The first location of the camp presented problems; the hilly area was not parade ground level and a new site was selected just over the city line. This area, now Cheltenham Avenue and Penrose Avenue, was close to “Roadside,” the home of abolitionist, Quaker, Lucretia Mott. Close enough that Mott commented “the barracks make a show from our back windows.”
By Independence Day, 1863, the camp was open for drill and training. Camp William Penn became the largest of the training camps set up for USCT’s. Eventually 10,940 troops passed through the encampment. Lieutenant Colonel Louis Wagner was assigned command of the post at his request. A German immigrant, Wagner served with distinction with the 88th Pennsylvania Volunteer Infantry, and was severely wounded in the Battle of Run. Other officers for the camp were selected from battle-hardened units, all the better to train raw recruits.

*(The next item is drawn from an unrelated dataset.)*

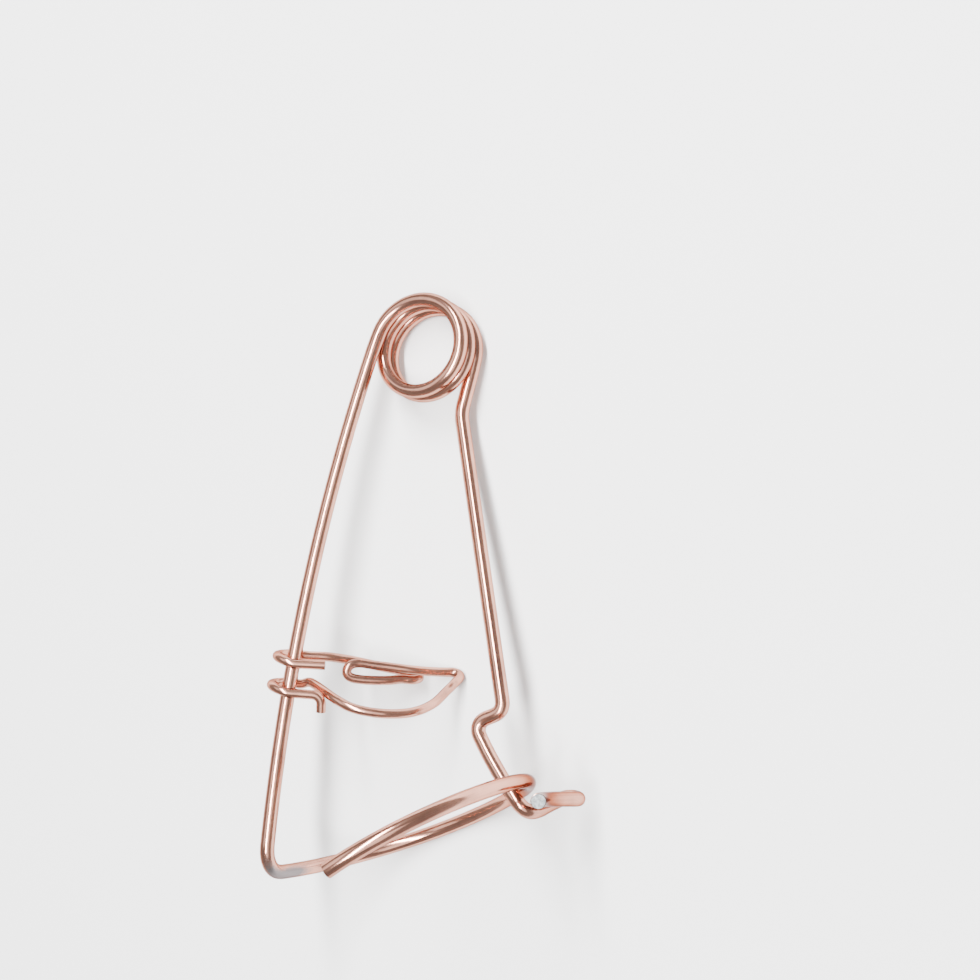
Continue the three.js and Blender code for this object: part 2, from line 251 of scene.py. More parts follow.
# Each arm leaves the coil on its tangent and climbs on for one wire's width.
lead_climb = np.array([0, 0, COIL_PITCH * SPRING_WIRE / (2 * math.pi * COIL_RADIUS)])
arm_root = coil_points(np.array(coil_start)) + bearing(ARM_BEARING) * SPRING_WIRE + lead_climb
claw_root = coil_points(np.array(coil_end)) + bearing(CLAW_ROOT_BEARING) * SPRING_WIRE - lead_climb

ring_corner = bowed_run(arm_root, ARM_LENGTH, ARM_BEARING, ARM_END_BEARING, CORNER_STEPS)[-1]

# The ring's directions: from its centre to its corner, level and square to that, and the two turned
# by its lean, towards the front and along its axis.
ring_side = np.array([math.cos(math.radians(RING_TURN)), math.sin(math.radians(RING_TURN)), 0])
ring_level = np.array([-ring_side[1], ring_side[0], 0])
ring_upright = np.array([0.0, 0.0, 1.0])
ring_lean = math.radians(RING_LEAN)
ring_front = ring_level * math.sin(ring_lean) + ring_upright * math.cos(ring_lean)
ring_axis = ring_level * math.cos(ring_lean) - ring_upright * math.sin(ring_lean)
ring_centre = ring_corner - ring_side * RING_RADIUS


def ring_points(degrees):
    """A circle in the ring's plane, drawn out along the ring's axis by the square of the way past the
    draw's start."""
    angle = np.radians(degrees)[:, None]
    share = np.maximum(0, degrees - RING_DRAW_START)[:, None] / (RING_SWEEP - RING_DRAW_START)
    return (ring_centre + ring_side * RING_RADIUS * np.cos(angle)
            - ring_front * RING_RADIUS * np.sin(angle) + ring_axis * RING_DRAW * share ** 2)


def bar_strand(radius, from_angle, to_angle, from_place, to_place, steps):
    """An arc of the given radius about the claw bar's own centre line, moving evenly along v."""
    angle = np.radians(np.linspace(from_angle, to_angle, steps + 1))
    side = RING_RADIUS * ring_side[0] - ring_centre[0] + BAR_RING_GAP
    place = np.linspace(from_place, to_place, steps + 1)
    return np.stack([radius * np.cos(angle) - BAR_RADIUS - side, place,
                     radius * np.sin(angle) - BAR_AXIS_DEPTH], axis=1)


def spring_wire_route():
    """The spring wire's whole centreline, and the lengths along it at which the coil starts and ends."""
    first = math.degrees(RING_CORNER_RADIUS / RING_RADIUS)
    arc = ring_points(np.linspace(RING_SWEEP, first, RING_POINTS))
    arm_length = ARM_LENGTH - RING_CORNER_RADIUS
    arm_turn = (ARM_END_BEARING - ARM_BEARING) / ARM_LENGTH
    arm_end = ARM_BEARING + arm_turn * arm_length
    arm = bowed_run(arm_root, arm_length, ARM_BEARING, arm_end, ARM_STEPS)[::-1]
    corner = bend_between(arc[-1], unit(arc[-1] - arc[-2]), arm[0], unit(arm[1] - arm[0]),
                          RING_CORNER_RADIUS * QUARTER_HANDLE)
    coil = coil_points(np.linspace(coil_start, coil_end, COIL_POINTS))

    inner_radius = BAR_RADIUS + BAR_STRAND_SPACING
    root_place, far_place, near_place = (
        ring_centre[1] - setback for setback in (BAR_ROOT_SETBACK, BAR_FAR_SETBACK, BAR_NEAR_SETBACK))
    inner = bar_strand(inner_radius, BAR_ROOT_ANGLE, BAR_FAR_ANGLE, root_place, far_place,
                       INNER_STRAND_STEPS)
    outer = bar_strand(BAR_RADIUS, BAR_FAR_ANGLE, BAR_NEAR_ANGLE, far_place, near_place,
                       OUTER_STRAND_STEPS)
    kink = claw_root + bearing(CLAW_ROOT_BEARING) * CLAW_ROOT_LENGTH
    step_shift = bearing(STEP_BEARING) * STEP_LENGTH
    drop_bend = DROP_BEARING + (DROP_END_BEARING - DROP_BEARING) * DROP_SHARE
    drop_shift = bowed_run(step_shift, DROP_LENGTH * DROP_SHARE, DROP_BEARING, drop_bend, DROP_STEPS)
    drop_end = np.array([inner[0][0] + BAR_CORNER_WIDTH, root_place - BAR_CORNER_DROP, claw_root[2]])
    step_top = drop_end - drop_shift[-1]
    drop = step_top + drop_shift
    claw = rounded_line([claw_root, kink, step_top, drop[0], drop[STEP_BEND_ROWS]],
                        [CLAW_KINK_RADIUS, STEP_BEND_RADIUS, STEP_BEND_RADIUS])
    bar_corner = bend_between(drop[-1], unit(drop[-1] - drop[-2]), inner[0], unit(inner[1] - inner[0]),
                              BAR_CORNER_REACH)
    hairpin = bend_between(inner[-1], unit(inner[-1] - inner[-2]), outer[0], unit(outer[1] - outer[0]),
                           BAR_STRAND_SPACING * HALF_HANDLE)
    route = np.vstack([arc, corner[1:-1], arm, coil, claw, drop[STEP_BEND_ROWS + 1:-1], bar_corner,
                       inner[1:], hairpin[1:], outer[1:]])
    lengths = np.r_[0, np.cumsum(np.linalg.norm(np.diff(route, axis=0), axis=1))]
    coil_from = len(arc) + len(corner) - 2 + len(arm) - 1
    coil_to = coil_from + len(coil) + 1
    return route, lengths[coil_from], lengths[coil_to]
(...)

The first units formed at Camp William Penn were the 3rd, 6th, and 8thUSCT. The 6th , with recruits mustered in on July 9, may have been the first to leave for the battlefields of the South. Frederick Douglass pronounced: “It is not light that we need, but fire; it is not the gentle shower, but thunder. We need the storm, the whirlwind, and the earthquake.” The USCTs from Camp William Penn and the length and breadth of the United States would bring fire, thunder, storm, whirlwind and earthquake to the racism and tyranny of the slave-holding Confederacy.